TASK INPUTS:
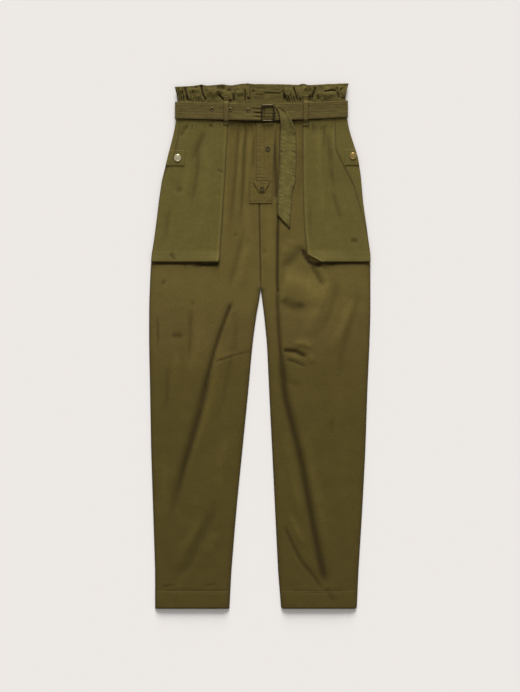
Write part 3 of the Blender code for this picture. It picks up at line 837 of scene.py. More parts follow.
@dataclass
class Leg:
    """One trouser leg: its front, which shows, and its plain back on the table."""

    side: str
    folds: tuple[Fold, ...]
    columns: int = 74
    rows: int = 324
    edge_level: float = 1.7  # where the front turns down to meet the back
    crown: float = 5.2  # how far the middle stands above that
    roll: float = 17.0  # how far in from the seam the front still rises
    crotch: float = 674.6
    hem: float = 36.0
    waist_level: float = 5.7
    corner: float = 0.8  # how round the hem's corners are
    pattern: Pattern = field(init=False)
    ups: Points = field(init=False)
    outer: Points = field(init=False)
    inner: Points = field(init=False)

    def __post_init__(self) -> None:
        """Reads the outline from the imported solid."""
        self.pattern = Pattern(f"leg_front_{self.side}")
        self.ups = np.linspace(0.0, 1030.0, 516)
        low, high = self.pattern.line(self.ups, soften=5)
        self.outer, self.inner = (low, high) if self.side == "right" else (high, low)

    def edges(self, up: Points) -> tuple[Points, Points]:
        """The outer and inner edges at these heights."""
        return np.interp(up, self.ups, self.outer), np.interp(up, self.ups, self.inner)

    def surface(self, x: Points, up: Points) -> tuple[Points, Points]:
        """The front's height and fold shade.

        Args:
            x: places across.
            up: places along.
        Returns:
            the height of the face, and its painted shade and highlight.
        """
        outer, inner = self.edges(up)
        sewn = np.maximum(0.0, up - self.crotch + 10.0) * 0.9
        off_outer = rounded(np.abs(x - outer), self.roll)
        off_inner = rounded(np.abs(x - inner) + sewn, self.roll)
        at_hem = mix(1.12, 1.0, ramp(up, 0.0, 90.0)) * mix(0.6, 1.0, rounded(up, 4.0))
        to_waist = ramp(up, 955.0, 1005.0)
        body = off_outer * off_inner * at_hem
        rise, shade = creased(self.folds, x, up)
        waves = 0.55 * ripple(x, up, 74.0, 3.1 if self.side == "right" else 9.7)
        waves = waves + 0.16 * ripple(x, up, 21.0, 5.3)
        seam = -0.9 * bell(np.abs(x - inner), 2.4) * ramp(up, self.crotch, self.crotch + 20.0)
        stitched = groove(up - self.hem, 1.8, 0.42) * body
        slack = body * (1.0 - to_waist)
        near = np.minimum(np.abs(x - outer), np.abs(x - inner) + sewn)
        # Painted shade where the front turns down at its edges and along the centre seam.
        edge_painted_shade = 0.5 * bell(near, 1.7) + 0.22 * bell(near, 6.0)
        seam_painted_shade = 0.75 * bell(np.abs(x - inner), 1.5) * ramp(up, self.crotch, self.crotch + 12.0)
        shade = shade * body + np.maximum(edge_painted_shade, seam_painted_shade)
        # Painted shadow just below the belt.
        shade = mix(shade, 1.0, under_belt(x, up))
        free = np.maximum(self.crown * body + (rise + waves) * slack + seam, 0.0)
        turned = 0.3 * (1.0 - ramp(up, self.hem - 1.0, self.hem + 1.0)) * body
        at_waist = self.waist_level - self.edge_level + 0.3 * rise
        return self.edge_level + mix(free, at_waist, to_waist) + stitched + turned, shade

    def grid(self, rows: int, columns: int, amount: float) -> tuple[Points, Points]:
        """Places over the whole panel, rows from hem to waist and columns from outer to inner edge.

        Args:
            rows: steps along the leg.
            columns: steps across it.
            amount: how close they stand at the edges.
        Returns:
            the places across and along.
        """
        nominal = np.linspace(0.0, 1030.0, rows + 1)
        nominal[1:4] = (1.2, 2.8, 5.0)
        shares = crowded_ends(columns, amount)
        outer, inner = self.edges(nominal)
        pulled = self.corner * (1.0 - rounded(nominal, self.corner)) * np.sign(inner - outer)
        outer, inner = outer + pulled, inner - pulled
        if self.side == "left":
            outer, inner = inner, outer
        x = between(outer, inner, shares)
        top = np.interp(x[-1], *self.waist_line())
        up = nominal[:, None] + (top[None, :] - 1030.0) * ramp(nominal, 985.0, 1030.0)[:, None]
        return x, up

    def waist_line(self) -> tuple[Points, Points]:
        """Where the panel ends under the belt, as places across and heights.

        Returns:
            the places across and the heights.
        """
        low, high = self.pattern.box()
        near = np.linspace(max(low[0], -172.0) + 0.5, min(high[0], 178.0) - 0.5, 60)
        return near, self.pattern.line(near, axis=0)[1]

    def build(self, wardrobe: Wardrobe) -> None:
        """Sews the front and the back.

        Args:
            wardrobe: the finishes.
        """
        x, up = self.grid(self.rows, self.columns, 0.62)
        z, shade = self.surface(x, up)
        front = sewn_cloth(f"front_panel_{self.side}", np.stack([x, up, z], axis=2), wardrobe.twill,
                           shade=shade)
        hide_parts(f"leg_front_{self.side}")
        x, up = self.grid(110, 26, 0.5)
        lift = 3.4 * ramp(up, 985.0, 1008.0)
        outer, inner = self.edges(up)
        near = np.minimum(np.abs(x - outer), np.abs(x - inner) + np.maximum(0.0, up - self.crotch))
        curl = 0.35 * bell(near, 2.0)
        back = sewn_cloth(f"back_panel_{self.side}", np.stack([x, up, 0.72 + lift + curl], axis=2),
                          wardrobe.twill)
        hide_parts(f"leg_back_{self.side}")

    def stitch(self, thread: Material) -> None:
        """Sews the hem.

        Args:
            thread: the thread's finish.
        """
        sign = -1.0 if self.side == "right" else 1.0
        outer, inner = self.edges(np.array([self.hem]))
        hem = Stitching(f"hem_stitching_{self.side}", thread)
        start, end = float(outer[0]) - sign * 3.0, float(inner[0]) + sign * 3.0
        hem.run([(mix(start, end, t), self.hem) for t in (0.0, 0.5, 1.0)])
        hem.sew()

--

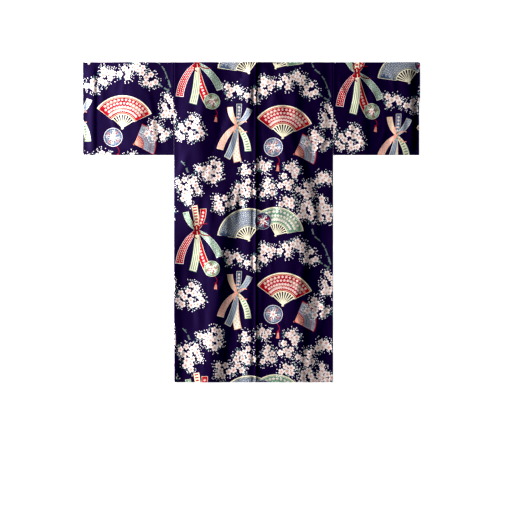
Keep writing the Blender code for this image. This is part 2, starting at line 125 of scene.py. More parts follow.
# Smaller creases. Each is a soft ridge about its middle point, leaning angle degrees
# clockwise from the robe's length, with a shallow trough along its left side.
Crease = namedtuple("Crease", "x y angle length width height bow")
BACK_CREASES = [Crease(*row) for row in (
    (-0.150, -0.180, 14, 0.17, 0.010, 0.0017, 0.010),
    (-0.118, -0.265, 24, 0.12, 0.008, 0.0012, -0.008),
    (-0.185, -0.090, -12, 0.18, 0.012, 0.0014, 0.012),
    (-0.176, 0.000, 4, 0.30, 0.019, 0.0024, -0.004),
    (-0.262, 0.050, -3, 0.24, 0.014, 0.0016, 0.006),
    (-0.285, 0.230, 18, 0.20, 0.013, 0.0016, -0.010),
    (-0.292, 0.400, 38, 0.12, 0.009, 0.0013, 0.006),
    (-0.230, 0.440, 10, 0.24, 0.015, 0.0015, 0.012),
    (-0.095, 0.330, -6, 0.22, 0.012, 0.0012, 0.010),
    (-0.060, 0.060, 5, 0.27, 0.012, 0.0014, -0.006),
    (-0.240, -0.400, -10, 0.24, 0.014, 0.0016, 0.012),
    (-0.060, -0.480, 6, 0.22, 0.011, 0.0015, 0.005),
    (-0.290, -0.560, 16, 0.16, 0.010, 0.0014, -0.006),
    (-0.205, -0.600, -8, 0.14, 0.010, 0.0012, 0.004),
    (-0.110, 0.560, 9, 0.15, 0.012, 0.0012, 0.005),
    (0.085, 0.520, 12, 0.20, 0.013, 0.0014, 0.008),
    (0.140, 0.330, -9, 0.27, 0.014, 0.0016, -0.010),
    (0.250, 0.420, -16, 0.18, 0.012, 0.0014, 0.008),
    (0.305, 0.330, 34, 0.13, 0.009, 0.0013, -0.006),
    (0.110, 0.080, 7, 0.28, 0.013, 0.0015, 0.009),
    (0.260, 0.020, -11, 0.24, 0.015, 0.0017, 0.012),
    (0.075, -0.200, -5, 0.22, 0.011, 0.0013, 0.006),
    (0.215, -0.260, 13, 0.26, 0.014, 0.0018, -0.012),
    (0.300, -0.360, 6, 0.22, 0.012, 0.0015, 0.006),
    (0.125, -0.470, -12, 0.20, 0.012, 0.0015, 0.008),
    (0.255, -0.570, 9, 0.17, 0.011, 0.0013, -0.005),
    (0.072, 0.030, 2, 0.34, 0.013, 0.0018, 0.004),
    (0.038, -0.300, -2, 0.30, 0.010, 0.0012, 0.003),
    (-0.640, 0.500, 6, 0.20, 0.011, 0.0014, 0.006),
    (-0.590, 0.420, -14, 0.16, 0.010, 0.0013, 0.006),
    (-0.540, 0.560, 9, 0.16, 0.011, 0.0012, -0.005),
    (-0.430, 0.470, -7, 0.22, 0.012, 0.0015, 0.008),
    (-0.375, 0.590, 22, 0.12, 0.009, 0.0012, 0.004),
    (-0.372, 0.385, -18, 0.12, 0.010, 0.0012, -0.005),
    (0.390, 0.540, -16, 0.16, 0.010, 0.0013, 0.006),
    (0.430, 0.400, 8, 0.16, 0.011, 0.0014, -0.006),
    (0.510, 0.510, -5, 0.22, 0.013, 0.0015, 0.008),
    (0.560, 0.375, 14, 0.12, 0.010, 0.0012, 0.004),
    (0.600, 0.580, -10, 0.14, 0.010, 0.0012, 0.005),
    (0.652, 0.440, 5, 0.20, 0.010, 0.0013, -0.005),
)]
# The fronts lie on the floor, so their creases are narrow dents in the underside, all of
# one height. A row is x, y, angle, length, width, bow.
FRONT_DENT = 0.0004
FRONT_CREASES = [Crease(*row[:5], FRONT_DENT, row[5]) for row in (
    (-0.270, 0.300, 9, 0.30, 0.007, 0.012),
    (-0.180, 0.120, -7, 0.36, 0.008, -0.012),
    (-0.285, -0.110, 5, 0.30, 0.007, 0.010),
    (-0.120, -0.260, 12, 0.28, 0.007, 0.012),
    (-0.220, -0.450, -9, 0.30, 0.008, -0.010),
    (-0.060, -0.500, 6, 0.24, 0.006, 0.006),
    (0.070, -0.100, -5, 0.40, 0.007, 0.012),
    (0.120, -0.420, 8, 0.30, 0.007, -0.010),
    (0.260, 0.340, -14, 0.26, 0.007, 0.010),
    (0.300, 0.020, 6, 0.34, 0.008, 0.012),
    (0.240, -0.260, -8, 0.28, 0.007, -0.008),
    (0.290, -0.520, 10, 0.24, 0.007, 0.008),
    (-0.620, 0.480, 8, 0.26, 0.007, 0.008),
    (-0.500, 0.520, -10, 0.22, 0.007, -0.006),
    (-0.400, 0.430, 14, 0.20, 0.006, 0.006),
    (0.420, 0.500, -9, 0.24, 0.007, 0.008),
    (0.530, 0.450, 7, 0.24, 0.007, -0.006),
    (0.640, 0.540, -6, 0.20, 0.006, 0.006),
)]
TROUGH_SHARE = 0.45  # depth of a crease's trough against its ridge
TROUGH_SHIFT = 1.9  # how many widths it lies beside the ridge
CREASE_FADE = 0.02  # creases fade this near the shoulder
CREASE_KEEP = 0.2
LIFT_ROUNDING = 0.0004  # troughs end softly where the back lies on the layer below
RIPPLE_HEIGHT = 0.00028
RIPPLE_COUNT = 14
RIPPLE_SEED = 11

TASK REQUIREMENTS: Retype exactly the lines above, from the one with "Write part 3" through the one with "inner: Points = field(init=False)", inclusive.

TASK ANSWER:
Write part 3 of the Blender code for this picture. It picks up at line 837 of scene.py. More parts follow.
@dataclass
class Leg:
    """One trouser leg: its front, which shows, and its plain back on the table."""

    side: str
    folds: tuple[Fold, ...]
    columns: int = 74
    rows: int = 324
    edge_level: float = 1.7  # where the front turns down to meet the back
    crown: float = 5.2  # how far the middle stands above that
    roll: float = 17.0  # how far in from the seam the front still rises
    crotch: float = 674.6
    hem: float = 36.0
    waist_level: float = 5.7
    corner: float = 0.8  # how round the hem's corners are
    pattern: Pattern = field(init=False)
    ups: Points = field(init=False)
    outer: Points = field(init=False)
    inner: Points = field(init=False)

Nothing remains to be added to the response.